耳から心臓に伝わり、痛みを発する貫かれる痛み。
 本気、狂気、殺意、動悸。
 寝ぼけ眼で見まわし、鳴き声の出所を確認。
 
時計。
 
そうでしょうよ。そりゃそうでしょうよ。
古来より伝わる幻の鳥ツッタカターメンが、本州最北の県の高齢化率60%の過疎の町の、冷やし中華始めました的な介護保険引かれ始めましたの私の枕元にいるはずがないじゃないか。
 
寝ているときは人でも物体でもなく、液体になっている私は、布団からずるずると這い出て、全力で手を伸ばして叩く。
叩いても叩いても音はやまない。

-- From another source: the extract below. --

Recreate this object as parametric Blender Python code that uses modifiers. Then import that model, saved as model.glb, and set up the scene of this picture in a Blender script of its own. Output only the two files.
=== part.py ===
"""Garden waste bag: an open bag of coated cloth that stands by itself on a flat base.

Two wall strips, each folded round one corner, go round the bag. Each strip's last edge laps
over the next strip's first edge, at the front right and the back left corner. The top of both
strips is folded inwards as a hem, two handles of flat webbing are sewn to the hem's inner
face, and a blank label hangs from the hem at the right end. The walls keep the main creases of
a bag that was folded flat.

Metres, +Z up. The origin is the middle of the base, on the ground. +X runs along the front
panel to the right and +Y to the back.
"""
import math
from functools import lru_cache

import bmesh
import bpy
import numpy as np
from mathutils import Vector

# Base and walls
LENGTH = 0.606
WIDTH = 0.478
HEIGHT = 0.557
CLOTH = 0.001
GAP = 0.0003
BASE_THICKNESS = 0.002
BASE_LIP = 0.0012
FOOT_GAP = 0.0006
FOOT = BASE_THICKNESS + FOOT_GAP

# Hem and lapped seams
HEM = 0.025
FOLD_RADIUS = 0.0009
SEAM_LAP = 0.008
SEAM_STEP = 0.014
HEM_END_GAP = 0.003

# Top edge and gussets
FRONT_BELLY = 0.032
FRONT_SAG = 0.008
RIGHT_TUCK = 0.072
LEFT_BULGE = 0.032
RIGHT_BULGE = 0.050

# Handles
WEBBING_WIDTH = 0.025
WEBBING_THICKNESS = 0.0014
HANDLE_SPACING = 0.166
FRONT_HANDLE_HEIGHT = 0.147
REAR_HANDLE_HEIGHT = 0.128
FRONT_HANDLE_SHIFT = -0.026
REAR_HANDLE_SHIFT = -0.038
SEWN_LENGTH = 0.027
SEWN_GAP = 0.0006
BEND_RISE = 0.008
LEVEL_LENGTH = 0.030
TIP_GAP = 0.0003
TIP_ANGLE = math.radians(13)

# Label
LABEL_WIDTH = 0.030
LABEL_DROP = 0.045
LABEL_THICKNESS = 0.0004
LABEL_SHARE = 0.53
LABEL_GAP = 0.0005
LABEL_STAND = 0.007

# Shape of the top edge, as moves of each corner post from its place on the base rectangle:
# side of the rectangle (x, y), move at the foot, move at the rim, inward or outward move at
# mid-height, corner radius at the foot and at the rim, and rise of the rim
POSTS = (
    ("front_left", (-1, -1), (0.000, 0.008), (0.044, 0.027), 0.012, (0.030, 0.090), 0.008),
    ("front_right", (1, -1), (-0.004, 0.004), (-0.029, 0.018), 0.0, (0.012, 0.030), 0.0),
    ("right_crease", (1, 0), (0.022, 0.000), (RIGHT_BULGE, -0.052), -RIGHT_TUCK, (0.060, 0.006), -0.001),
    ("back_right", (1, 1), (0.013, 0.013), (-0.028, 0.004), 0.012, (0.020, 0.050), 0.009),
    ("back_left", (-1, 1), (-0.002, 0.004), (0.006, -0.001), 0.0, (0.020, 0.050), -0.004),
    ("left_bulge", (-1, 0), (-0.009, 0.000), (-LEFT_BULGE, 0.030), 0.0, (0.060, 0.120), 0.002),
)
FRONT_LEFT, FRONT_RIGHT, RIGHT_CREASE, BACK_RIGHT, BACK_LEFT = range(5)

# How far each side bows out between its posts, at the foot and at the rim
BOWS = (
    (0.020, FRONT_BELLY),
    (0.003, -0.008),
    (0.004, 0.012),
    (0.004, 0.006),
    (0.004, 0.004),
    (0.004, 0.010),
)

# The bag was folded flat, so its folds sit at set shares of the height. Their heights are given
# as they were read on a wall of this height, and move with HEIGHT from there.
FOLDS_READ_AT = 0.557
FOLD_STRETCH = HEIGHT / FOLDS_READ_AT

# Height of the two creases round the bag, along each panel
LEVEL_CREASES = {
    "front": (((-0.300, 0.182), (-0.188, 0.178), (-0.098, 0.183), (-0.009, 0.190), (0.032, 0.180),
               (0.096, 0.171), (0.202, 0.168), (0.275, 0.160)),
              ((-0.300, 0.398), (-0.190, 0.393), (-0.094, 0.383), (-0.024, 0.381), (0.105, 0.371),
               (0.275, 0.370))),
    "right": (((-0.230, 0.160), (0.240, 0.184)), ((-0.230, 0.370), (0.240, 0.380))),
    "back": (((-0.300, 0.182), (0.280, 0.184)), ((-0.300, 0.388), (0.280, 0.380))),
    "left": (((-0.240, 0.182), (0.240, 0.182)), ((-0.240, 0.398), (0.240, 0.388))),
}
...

なにこれ。どうなってんの。
叫びまくるこの時計、サイコパスでらっしゃる?
明けきらぬ朝っぱらからテンションブチ切れの絶好調か、ご乱心でらっしゃる?
 
時計、今にも走り出しそうである。
 時計だから許されるのであって、これ人間だったら、朝3時に奇声を上げ走り出したら通報ものでしょう。
朝っぱらから奇声を発する時点でアウトだけど。
(てか、3時にセットて。誰のいたずらか、恨みか、超常現象か)
 
わたくし、いい加減、起きました。根負けしました。
そして悲報。わたくし、倒れた時計の横っ面を躍起になって叩いておりました。
 
狂気な時計を止めねば、息の根を。
 
てっぺんの突起を押せばすむのに、私は何を思ったのか、裏のふたをひっぺがえして電池を抜いた。
殺(ヤ)られる前に、殺(ヤ)らねば、という
極限状態の心境だったのだろうか。
 
 
ところで、目覚まし時計というやつは、本当に起床を促すのが目的なのだろうか。
夜討ち朝駆けっつー言葉がございましょう。
心臓が痛いんだってば。軋んじゃうんだって。
 
今朝の仕打ちからして、
時計は、実のところ、ミジンコのうんこくらいの心臓しか持ってない人間を永遠の眠りにつかせようとしてるんじゃなのか。